### STATED PROBLEM
Produce word for word the lines of the data below running from the one that has "for name, shape" to the one that has "if empty is", inclusive, and no others.

### MATERIAL PROVIDED

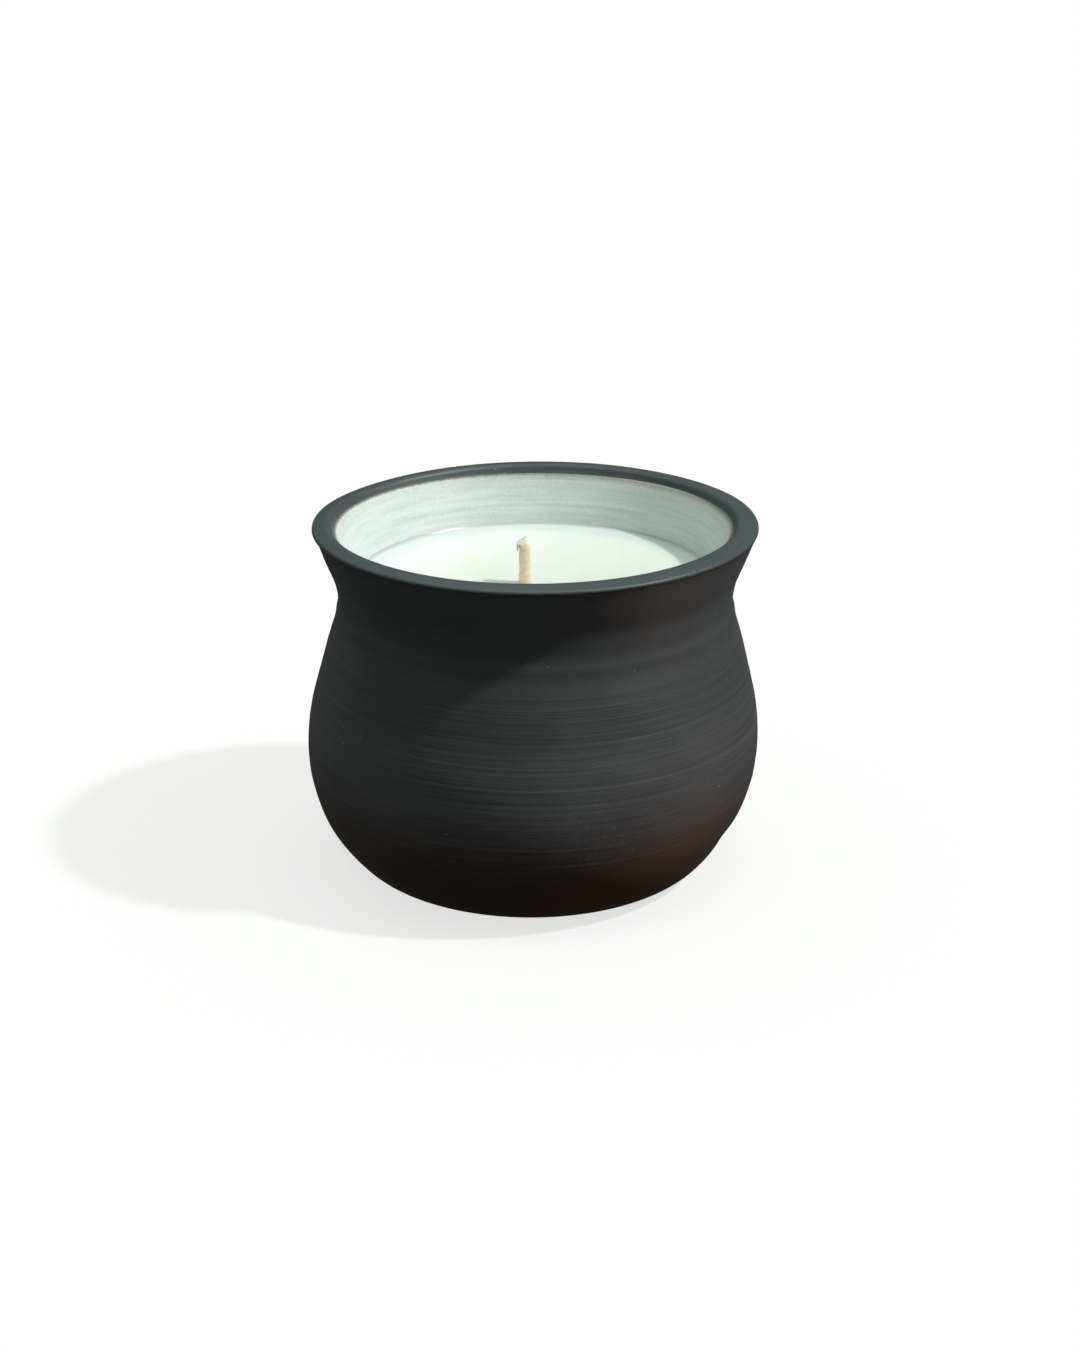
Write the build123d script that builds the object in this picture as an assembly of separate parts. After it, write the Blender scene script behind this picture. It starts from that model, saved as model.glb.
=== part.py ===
from build123d import *
import os
from math import acos, asin, atan2, cos, degrees, hypot, radians, sin, sqrt, tan

# A hand-thrown stoneware candle jar with a waist below its flared rim, glazed inside only,
# filled with wax round a tabbed wick. Units are millimetres. The jar stands on z = 0 and Z is
# its axis. Outlines are drawn as (radius, height) and turned about the axis.

os.makedirs("parts", exist_ok=True)

# Jar: outer outline, from the table up
HEEL_ARC = 10.0            # rounding from the foot into the belly
BELLY_RADIUS = 43.8        # widest radius
BELLY_HEIGHT = 25.0        # height of the widest radius
LOWER_BELLY_ARC = 32.0     # arc below the widest radius
UPPER_BELLY_ARC = 42.0     # arc above it
NECK_RADIUS = 37.8         # narrowest radius
NECK_HEIGHT = 54.2         # height of the narrowest radius
LOWER_NECK_ARC = 6.0       # hollow arc from the shoulder into the neck
UPPER_NECK_ARC = 15.0      # hollow arc from the neck into the flare
FLARE_LEAN = 22.4          # degrees that the flare leans outward from vertical
JAR_HEIGHT = 69.0

# Jar: rim, wall, floor and foot
LIP_OUTER_ARC = 0.6
LIP_INNER_ARC = 1.2
LIP_CREST_RADIUS = 39.6    # where the level crest ends and the lip slopes outward
LIP_SLOPE = 11.0           # degrees
WALL = 4.0                 # clay thickness
FLOOR = 5.0                # clay thickness over the foot
INNER_HEEL_ARC = 10.0      # rounding between the floor and the wall inside
FOOT_RING_INNER = 22.0     # inner radius of the ring that the jar stands on
FOOT_RECESS = 0.9          # depth trimmed away inside that ring
FOOT_RECESS_ARC = 0.8

# Glaze: a lining on the inside only, which thins out just below the lip
GLAZE = 0.4
GLAZE_EDGE_RADIUS = 37.3
GLAZE_EDGE_HEIGHT = 67.4
GLAZE_EDGE_SLOPE = 35.0    # degrees

# Wax
WAX_LEVEL = 57.4
MENISCUS_ARC = 1.2
MENISCUS_CLIMB = 0.5       # how far the wax climbs the wall

# Wick and what holds its foot
STICKER_RADIUS = 10.0
STICKER_THICKNESS = 1.0
TAB_RADIUS = 10.0
TAB_THICKNESS = 0.3
TAB_STEP_RADIUS = 6.5      # a shallow step pressed into the tab stiffens it
TAB_STEP_RISE = 0.4
TAB_NECK_HEIGHT = 6.0      # crimped tube that grips the wick
TAB_NECK_ARC = 1.0
WICK_DIAMETER = 2.3
WICK_EXPOSED = 9.0
WICK_SURFACE_POINT = (-1.55, -2.6)  # where the wick leaves the wax
WICK_TIP_POINT = (-1.65, -2.8)
WICK_CUT_ANGLE = 36.0      # slope of the snipped end, in degrees
WICK_CUT_HEADING = -115.0  # the way it slopes down, in degrees from +X towards +Y
WICK_BEND_RADIUS = 60.0

# Worked out from the dimensions above
LOWER_BELLY_CENTRE = (BELLY_RADIUS - LOWER_BELLY_ARC, BELLY_HEIGHT)
UPPER_BELLY_CENTRE = (BELLY_RADIUS - UPPER_BELLY_ARC, BELLY_HEIGHT)
LOWER_NECK_CENTRE = (NECK_RADIUS + LOWER_NECK_ARC, NECK_HEIGHT)
UPPER_NECK_CENTRE = (NECK_RADIUS + UPPER_NECK_ARC, NECK_HEIGHT)
GLAZE_FLOOR = FLOOR + GLAZE
TAB_BASE = GLAZE_FLOOR + STICKER_THICKNESS
TAB_NECK_TOP = TAB_BASE + TAB_THICKNESS + TAB_STEP_RISE + TAB_NECK_HEIGHT
WIDE = BELLY_RADIUS + 10.0  # beyond every radius of the jar


def shoulder_lean():
    """Degrees that the straight shoulder leans inward, tangent to the belly and neck arcs."""
    across = LOWER_NECK_CENTRE[0] - UPPER_BELLY_CENTRE[0]
    up = LOWER_NECK_CENTRE[1] - UPPER_BELLY_CENTRE[1]
    spread = acos((UPPER_BELLY_ARC + LOWER_NECK_ARC) / hypot(across, up))
    return degrees(atan2(up, across) - spread)


def on_circle(centre, radius, angle):
    """The point of a circle at an angle in degrees, where 0 points away from the jar's axis."""
    return (centre[0] + radius * cos(radians(angle)), centre[1] + radius * sin(radians(angle)))


def arc(centre, radius, start, end):
    """An arc from one angle to another, in degrees."""
    return CenterArc(centre, radius, start, end - start)


def wall_outline(depth, base, heel_radius):
    """Edges of the wall at a depth below the outer surface, from the axis to the rim's height."""
    lower_radius = LOWER_BELLY_ARC - depth
    heel_height = base + heel_radius
    drop = BELLY_HEIGHT - heel_height
    reach = sqrt((lower_radius - heel_radius) ** 2 - drop ** 2)
    heel_centre = (LOWER_BELLY_CENTRE[0] + reach, heel_height)
    heel_end = -degrees(asin(drop / (lower_radius - heel_radius)))
    lean = shoulder_lean()
    shoulder_start = on_circle(UPPER_BELLY_CENTRE, UPPER_BELLY_ARC - depth, lean)
    shoulder_end = on_circle(LOWER_NECK_CENTRE, LOWER_NECK_ARC + depth, 180 + lean)
    flare_start = on_circle(UPPER_NECK_CENTRE, UPPER_NECK_ARC + depth, 180 - FLARE_LEAN)
    flare_rise = JAR_HEIGHT - flare_start[1]
    flare_end = (flare_start[0] + flare_rise * tan(radians(FLARE_LEAN)), JAR_HEIGHT)
    return [
        Line((0, base), (heel_centre[0], base)),
        arc(heel_centre, heel_radius, -90, heel_end),
        arc(LOWER_BELLY_CENTRE, lower_radius, heel_end, 0),
        arc(UPPER_BELLY_CENTRE, UPPER_BELLY_ARC - depth, 0, lean),
        Line(shoulder_start, shoulder_end),
        arc(LOWER_NECK_CENTRE, LOWER_NECK_ARC + depth, 180 + lean, 180),
        arc(UPPER_NECK_CENTRE, UPPER_NECK_ARC + depth, 180, 180 - FLARE_LEAN),
        Line(flare_start, flare_end),
    ]


def filled_outline(depth, base, heel_radius):
    """The half section of everything inside the wall at a depth, closed at the axis and rim."""
    wall = wall_outline(depth, base, heel_radius)
    rim_end = wall[-1] @ 1
    across = Line((rim_end.X, rim_end.Y), (0, JAR_HEIGHT))
    axis = Line((0, JAR_HEIGHT), (0, base))
    return make_face(wall + [across, axis])


def turned(section):
    """A half section turned about the jar's axis."""
    return revolve(Plane.XZ * section, Axis.Z)


def clay_cavity():
    return filled_outline(WALL, FLOOR, INNER_HEEL_ARC)


def glazed_cavity():
    return filled_outline(WALL + GLAZE, GLAZE_FLOOR, INNER_HEEL_ARC - GLAZE)


def above_lip():
    """What is trimmed off the flare's end, so that the lip slopes outward from its crest."""
    drop = (WIDE - LIP_CREST_RADIUS) * tan(radians(LIP_SLOPE))
    return make_face(Polyline(
        (LIP_CREST_RADIUS, JAR_HEIGHT),
        (WIDE, JAR_HEIGHT),
        (WIDE, JAR_HEIGHT - drop),
        close=True,
    ))


def jar_body():
    """The clay jar: a wall with a rounded, sloping lip, a floor and a ring foot with a recess."""
    section = filled_outline(0, 0, HEEL_ARC) - clay_cavity() - above_lip()
    lip = section.vertices().filter_by_position(Axis.Y, JAR_HEIGHT - 1, JAR_HEIGHT)
    section = fillet(lip.sort_by(Axis.X)[-1], LIP_OUTER_ARC)
    lip = section.vertices().group_by(Axis.Y)[-1]
    section = fillet(lip.sort_by(Axis.X)[0], LIP_INNER_ARC)
    recess = make_face(Polyline(
        (0, -1),
        (FOOT_RING_INNER, -1),
        (FOOT_RING_INNER, FOOT_RECESS),
        (0, FOOT_RECESS),
        close=True,
    ))
    corner = recess.vertices().sort_by(SortBy.DISTANCE)[-1]
    return turned(section - fillet(corner, FOOT_RECESS_ARC))


def interior_glaze():
    """The thin glaze over the floor and inner wall, with a sloped upper edge."""
    slope = tan(radians(GLAZE_EDGE_SLOPE))
    below_edge = make_face(Polyline(
        (0, 0),
        (WIDE, 0),
        (WIDE, GLAZE_EDGE_HEIGHT + (WIDE - GLAZE_EDGE_RADIUS) * slope),
        (0, GLAZE_EDGE_HEIGHT - GLAZE_EDGE_RADIUS * slope),
        close=True,
    ))
    return turned((clay_cavity() - glazed_cavity()) & below_edge)


def wick_sticker():
    """The foam adhesive disc that holds the tab to the floor."""
    disc = Cylinder(STICKER_RADIUS, STICKER_THICKNESS, align=(Align.CENTER, Align.CENTER, Align.MIN))
    return Pos(0, 0, GLAZE_FLOOR) * disc


def wick_sustainer():
    """The tinplate tab: a disc with a pressed step and a crimped neck, all one sheet thick."""
    bore = WICK_DIAMETER / 2
    neck = bore + TAB_THICKNESS
    step_top = TAB_BASE + TAB_STEP_RISE
    outline = make_face(Polyline(
        (bore, step_top),
        (TAB_STEP_RADIUS, step_top),
        (TAB_STEP_RADIUS + TAB_STEP_RISE, TAB_BASE),
        (TAB_RADIUS, TAB_BASE),
        (TAB_RADIUS, TAB_BASE + TAB_THICKNESS),
        (TAB_STEP_RADIUS + TAB_STEP_RISE, TAB_BASE + TAB_THICKNESS),
        (TAB_STEP_RADIUS, step_top + TAB_THICKNESS),
        (neck, step_top + TAB_THICKNESS),
        (neck, TAB_NECK_TOP),
        (bore, TAB_NECK_TOP),
        close=True,
    ))
    corner = outline.vertices().filter_by_position(
        Axis.Y, step_top + TAB_THICKNESS, step_top + TAB_THICKNESS
    ).sort_by(Axis.X)[0]
    return turned(fillet(corner, TAB_NECK_ARC))


def wick():
    """The braided wick as a round cord, upright in its tab and leaning a little above the wax."""
    surface = (*WICK_SURFACE_POINT, WAX_LEVEL)
    tip = (*WICK_TIP_POINT, WAX_LEVEL + WICK_EXPOSED)
    beyond_tip = Vector(*tip) + (Vector(*tip) - Vector(*surface)) * 0.3
    centre_line = FilletPolyline(
        (0, 0, TAB_BASE + TAB_STEP_RISE),
        (0, 0, TAB_NECK_TOP + WICK_DIAMETER),
        surface,
        beyond_tip,
        radius=WICK_BEND_RADIUS,
    )
    start = Plane(centre_line @ 0, z_dir=centre_line % 0)
    cord = sweep(start * Circle(WICK_DIAMETER / 2), centre_line)
    snip_radius = WICK_DIAMETER / 2 * tan(radians(WICK_CUT_ANGLE))
    lean = sin(radians(WICK_CUT_ANGLE))
    heading = radians(WICK_CUT_HEADING)
    snip_normal = (lean * cos(heading), lean * sin(heading), cos(radians(WICK_CUT_ANGLE)))
    snip = Plane((tip[0], tip[1], tip[2] - snip_radius), z_dir=snip_normal)
    return split(cord, bisect_by=snip, keep=Keep.BOTTOM)


def wax_fill(inserts):
    """The poured wax, level on top with a meniscus at the wall, set round the inserts."""
    climb_height = WAX_LEVEL + MENISCUS_CLIMB - NECK_HEIGHT
    wall_radius = UPPER_NECK_ARC + WALL + GLAZE
    wall = UPPER_NECK_CENTRE[0] - sqrt(wall_radius ** 2 - climb_height ** 2)
    run = sqrt(MENISCUS_ARC ** 2 - (MENISCUS_ARC - MENISCUS_CLIMB) ** 2)
    meniscus_centre = (wall - run, WAX_LEVEL + MENISCUS_ARC)
    meniscus_top = on_circle(meniscus_centre, MENISCUS_ARC, -20)
    below_surface = make_face([
        Line((0, WAX_LEVEL), (meniscus_centre[0], WAX_LEVEL)),
        arc(meniscus_centre, MENISCUS_ARC, -90, -20),
        Line(meniscus_top, (WIDE, meniscus_top[1])),
        Line((WIDE, meniscus_top[1]), (WIDE, 0)),
        Line((WIDE, 0), (0, 0)),
        Line((0, 0), (0, WAX_LEVEL)),
    ])
    wax = turned(glazed_cavity() & below_surface)
    for insert in inserts:
        wax -= insert
    # No wax gets into the small gap under the tab's step, so only the main solid is kept.
    return wax.solids().sort_by(SortBy.VOLUME)[-1]


def main():
    sticker = wick_sticker()
    sustainer = wick_sustainer()
    cord = wick()
    nodes = {
        "jar_body": jar_body(),
        "interior_glaze": interior_glaze(),
        "wax_fill": wax_fill([sticker, sustainer, cord]),
        "wick": cord,
        "wick_sustainer": sustainer,
        "wick_sticker": sticker,
    }
    for name, shape in nodes.items():
        export_step(shape, f"parts/{name}.step")
        size = shape.bounding_box().size
        print(name, len(shape.solids()), round(shape.volume, 1), [round(v, 2) for v in size])


main()
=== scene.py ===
import math

import bpy
import numpy as np
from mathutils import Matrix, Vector


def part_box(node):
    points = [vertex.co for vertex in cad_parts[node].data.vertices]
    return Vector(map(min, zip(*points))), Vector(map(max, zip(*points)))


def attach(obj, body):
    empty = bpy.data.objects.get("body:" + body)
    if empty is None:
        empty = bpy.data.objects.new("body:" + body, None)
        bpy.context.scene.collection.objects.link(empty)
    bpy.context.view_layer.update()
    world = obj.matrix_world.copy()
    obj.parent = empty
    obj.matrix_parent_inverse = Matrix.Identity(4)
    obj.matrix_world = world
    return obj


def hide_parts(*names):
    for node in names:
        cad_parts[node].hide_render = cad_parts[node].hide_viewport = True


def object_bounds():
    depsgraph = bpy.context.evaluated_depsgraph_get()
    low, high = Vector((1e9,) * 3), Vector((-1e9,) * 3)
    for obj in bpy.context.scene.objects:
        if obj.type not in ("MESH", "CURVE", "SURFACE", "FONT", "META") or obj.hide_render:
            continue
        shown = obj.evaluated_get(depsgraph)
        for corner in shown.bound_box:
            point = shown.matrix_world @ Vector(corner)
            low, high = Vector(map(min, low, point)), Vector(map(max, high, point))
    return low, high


# A hand-thrown black stoneware candle jar, white-glazed inside and filled with ivory wax round a
# trimmed wick. Meshes are worked out in millimetres, about the jar's axis with z = 0 on the table,
# and written in metres. The CAD frame fixes the sizes, and the thrown irregularities stay within
# a millimetre of it.

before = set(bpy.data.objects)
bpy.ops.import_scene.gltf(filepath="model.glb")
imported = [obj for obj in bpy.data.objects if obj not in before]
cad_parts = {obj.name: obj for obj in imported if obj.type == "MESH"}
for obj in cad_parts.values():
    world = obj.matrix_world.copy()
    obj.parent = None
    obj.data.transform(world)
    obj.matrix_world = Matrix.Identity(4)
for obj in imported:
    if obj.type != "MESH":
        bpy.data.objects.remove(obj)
cad_low, cad_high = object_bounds()

MM = 0.001
TURN = 2 * math.pi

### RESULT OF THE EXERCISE
    for name, shape in nodes.items():
        export_step(shape, f"parts/{name}.step")
        size = shape.bounding_box().size
        print(name, len(shape.solids()), round(shape.volume, 1), [round(v, 2) for v in size])


main()
=== scene.py ===
import math

import bpy
import numpy as np
from mathutils import Matrix, Vector


def part_box(node):
    points = [vertex.co for vertex in cad_parts[node].data.vertices]
    return Vector(map(min, zip(*points))), Vector(map(max, zip(*points)))


def attach(obj, body):
    empty = bpy.data.objects.get("body:" + body)
    if empty is None:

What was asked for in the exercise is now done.